Сьюзен болтала о множестве предметов: о Мэнсоне (он одновременно и Иисус, и дьявол); о Helter Skelter(Ронни призналась, что не совсем поняла, но ей кажется, это значит: “чтобы жить, надо убивать”); о сексе (“весь мир — одно большое совокупление, все основано на принципе “туда-обратно”; он повсюду, что ни делай: кури, ешь или втыкай нож”); о том, как она будет строить из себя дурочку, чтобы обмануть психиатров (“Это совсем просто, надо всего-навсего вести себя естественно”, — советовала Сьюзен); о детях (Чарли помог ей при рождении ребенка, которого она назвала Зезозоз Задфрак Глютц; Сьюзен начала заниматься с ним фелляцией уже через пару месяцев после рождения); о байкерах (когда банды мотоциклистов перейдут на их сторону, “весь мир задрожит от страха”); об убийстве.
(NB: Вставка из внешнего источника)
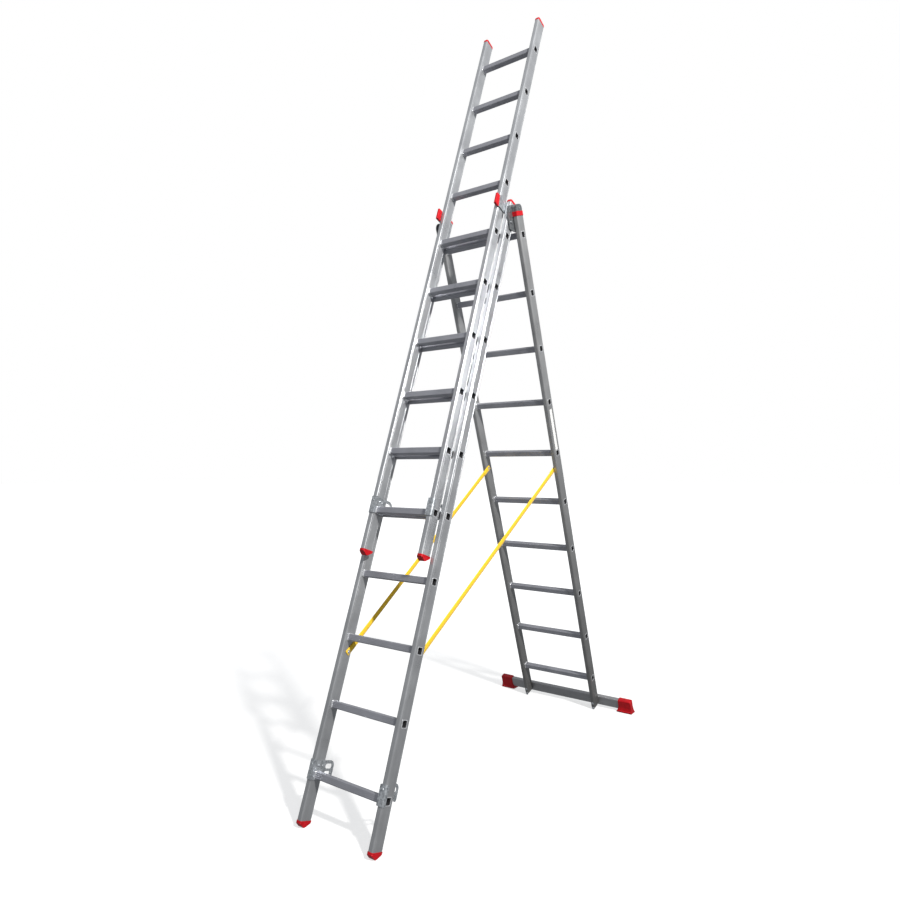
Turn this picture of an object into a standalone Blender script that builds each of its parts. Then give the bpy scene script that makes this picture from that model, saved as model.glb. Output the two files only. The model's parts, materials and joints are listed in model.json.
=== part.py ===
"""Three-section aluminium combination ladder, standing open as a trestle with its top section raised.

World frame: X runs along the rungs, Y from the front leg towards the rear leg, Z up, Z = 0 on the floor.
Each section is drawn flat in its own frame, whose origin lies on the hinge axis: X along the rungs,
Y from the section's front to its back, Z up along the stiles. An empty then leans the frame.
"""
from math import cos, pi, radians, sin, tan

import bpy
import bmesh
from mathutils import Vector

# ---- driving dimensions, in metres and degrees ----
RUNG_COUNT = 10
RUNG_PITCH = 0.280
RUNG_SIZE = 0.029
RUNG_CORNER = 0.004
RUNG_WALL = 0.0015

STILE_WIDTH = 0.0255            # across the rungs
STILE_DEPTH = 0.058             # front to back
STILE_WALL = 0.0018
STILE_FRONT_RADIUS = 0.007
STILE_BACK_RADIUS = 0.003
STILE_BELOW_LAST_RUNG = 0.175
EXTENSION_BELOW_LAST_RUNG = 0.182
STILE_ABOVE_FIRST_RUNG = 0.180
REAR_STILE_BELOW_LAST_RUNG = 0.191
REAR_STILE_ABOVE_FIRST_RUNG = 0.100

EXTENSION_WIDTH = 0.3465        # over the outer webs
FRONT_WIDTH = 0.410
REAR_WIDTH = 0.476
NEST_OFFSET = 0.0505            # between the mid-planes of neighbouring sections

FRONT_LEAN = 20.1
REAR_LEAN = 19.3
PIVOT_HEIGHT = 2.6263
PIVOT_Y = -0.0310               # centres the whole ladder on the origin
PIVOT_ABOVE_FRONT_RUNG = 0.0775
PIVOT_ABOVE_REAR_RUNG = 0.065
RAISED_RUNGS = 4

GAP = 0.0003                    # left between touching pieces
CAP_WALL = 0.0022
CAP_PLUG = 0.022
TOP_CAP_COLLAR = 0.011
TOP_CAP_DOME = 0.007
FOOT_DEPTH = 0.030
FOOT_RIDGE_RADIUS = 0.010       # the blunt ridge under a foot, across the stile
FOOT_RIDGE_Y = -0.004
FOOT_RIDGE_Z = -0.016
REAR_CAP_ABOVE = 0.010

PLATE = 0.003                   # steel of hooks, guides and hinge plates
HOOK_BELOW = 0.019
HOOK_ABOVE = 0.0575
HOOK_LIP = 0.0145
HOOK_SLOT = RUNG_SIZE + 0.002
HOOK_REACH = 0.0835             # from the stile's mid-plane to the hook's back edge
HOOK_TIP = -0.011
EYE_Y = 0.053                   # oval eye above the hook's mouth
EYE_Z = 0.0345
EYE_RADIUS = 0.010
EYE_STRETCH = 0.009

GUIDE_BOTTOM = 0.035            # heights above the first front rung
GUIDE_ARM_BOTTOM = 0.120
GUIDE_ARM_TOP = 0.194
GUIDE_PLAY = 0.0035
NOSE_DEPTH = 0.0265             # red grip on the guide, front to back
NOSE_OVERLAP = 0.007            # over the extension stile's front face

STUD_RADIUS = 0.005
STUD_PLAY = 0.0003
HEAD_RADIUS = 0.009
ROUND_STEPS = 32

BAR_HALF_LENGTH = 0.428
BAR_HEIGHT = 0.058
BAR_DEPTH = 0.0255
BAR_TOP = -2.735                # along the rear stile, from the hinge axis
FOOT_INNER_X = 0.360
FOOT_OUTER_X = 0.440
FOOT_WALL = 0.005

STRAP_WIDTH = 0.025
STRAP_THICKNESS = 0.0018
STRAP_BELOW_PIVOT_FRONT = 2.0975
STRAP_BELOW_PIVOT_REAR = 1.270
STRAP_TAIL = 0.028              # length sewn flat against each stile

# ---- colours and finishes: base colour, metallic, roughness ----
FINISHES = {
    "aluminium": ((0.78, 0.79, 0.80), 1.0, 0.34),
    "zinc_steel": ((0.62, 0.65, 0.67), 1.0, 0.42),
    "red_plastic": ((0.72, 0.015, 0.02), 0.0, 0.38),
    "yellow_webbing": ((0.92, 0.68, 0.01), 0.0, 0.75),
}
SIDES = {"left": -1, "right": 1}


# ---- helpers ----
def clear_scene():
    for thing in list(bpy.data.objects):
        bpy.data.objects.remove(thing, do_unlink=True)


def make_materials():
    made = {}
    for name, (colour, metallic, roughness) in FINISHES.items():
        material = bpy.data.materials.new(name)
        material.use_nodes = True
        shader = material.node_tree.nodes["Principled BSDF"]
        shader.inputs["Base Color"].default_value = (*colour, 1.0)
        shader.inputs["Metallic"].default_value = metallic
        shader.inputs["Roughness"].default_value = roughness
        made[name] = material
    return made


def section_frame(name, lean):
    """Empty on the hinge axis whose Z runs up the section's stiles; positive lean tips the top back."""
    frame = bpy.data.objects.new(name, None)
    frame.location = (0.0, PIVOT_Y, PIVOT_HEIGHT)
    frame.rotation_euler = (-radians(lean), 0.0, 0.0)
    bpy.context.scene.collection.objects.link(frame)
    return frame


def add_object(name, bm, material, parent, location=(0.0, 0.0, 0.0)):
    bmesh.ops.recalc_face_normals(bm, faces=bm.faces)
    mesh = bpy.data.meshes.new(name)
    bm.to_mesh(mesh)
    bm.free()
    thing = bpy.data.objects.new(name, mesh)
    bpy.context.scene.collection.objects.link(thing)
    thing.parent = parent
    thing.location = location
    if material is not None:
        mesh.materials.append(material)
    mesh.shade_smooth()
    mesh.set_sharp_from_angle(angle=radians(35))
    return thing


def cut(thing, cutter):
    cutter.hide_render = True
    cutter.display_type = "WIRE"
    boolean = thing.modifiers.new("cut_" + cutter.name, "BOOLEAN")
    boolean.operation = "DIFFERENCE"
    boolean.solver = "EXACT"
    boolean.object = cutter


def arc(centre, radius, start, end, steps):
    """Points of an arc, in degrees, both ends included."""
    angles = [radians(start + (end - start) * i / steps) for i in range(steps + 1)]
    return [(centre[0] + radius * cos(a), centre[1] + radius * sin(a)) for a in angles]


def rounded_outline(width, depth, front_radius, back_radius, front_steps=3, back_steps=1):
    """Anticlockwise outline in (x, y), the front at -y."""
    x = width / 2
    y = depth / 2
    front = front_radius
    back = back_radius
    points = arc((-x + front, -y + front), front, 180, 270, front_steps)
    points += arc((x - front, -y + front), front, 270, 360, front_steps)
    points += arc((x - back, y - back), back, 0, 90, back_steps)
    points += arc((-x + back, y - back), back, 90, 180, back_steps)
    return points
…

Сьюзен обожала говорить об убийстве. “Чем больше этим занимаешься, тем больше это начинает нравиться”. Упоминание о насильственной смерти, казалось, возбуждает ее. Со смехом она рассказывала Ронни о каком-то человеке, которому “мы отрезали башку” — то ли в пустыне, то ли в одном из каньонов.

Она также сказала Ронни: “Есть уже одиннадцать убийств, которые им никогда не раскрыть”. И будет еще больше, гораздо больше. Хотя Чарли сидел сейчас в тюрьме в Инио, большинство членов “Семьи” все еще разгуливали на свободе.
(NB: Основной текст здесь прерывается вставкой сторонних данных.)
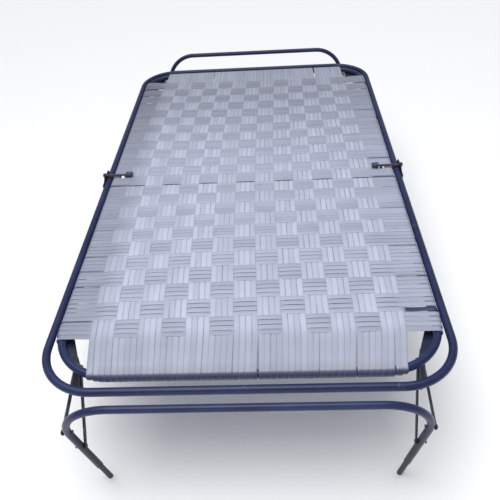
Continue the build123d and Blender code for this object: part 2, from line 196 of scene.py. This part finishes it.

Пока Сьюзен рассказывала, Ронни Ховард обнаружила, что еще все-таки есть вещи, которые способны потрясти ее. И одной из них было то, что эта маленькая девочка, которая в свои двадцать два года часто казалась куда более юной, возможно, действительносовершила все эти убийства. Другой вещью была убежденность Сьюзен, что это лишь начало, что убийств будет куда больше.

Ронни Ховард покажет позднее: “В прошлом я ни разу ни на кого не доносила, но с этим я просто не могла мириться. Я все раздумывала о том, что, если я ничего не скажу, всех их, наверное, отпустят. Они собирались навестить и другие дома, просто наугад. Я просто не могла представить, чтобы все эти невинные люди пострадали, чтобы они были убиты из-за меня. В конце концов, следующим домом мог стать мой собственный, или ваш, или чей угодно".

Ронни решила, что она “просто обязана рассказать об этом полицейским”.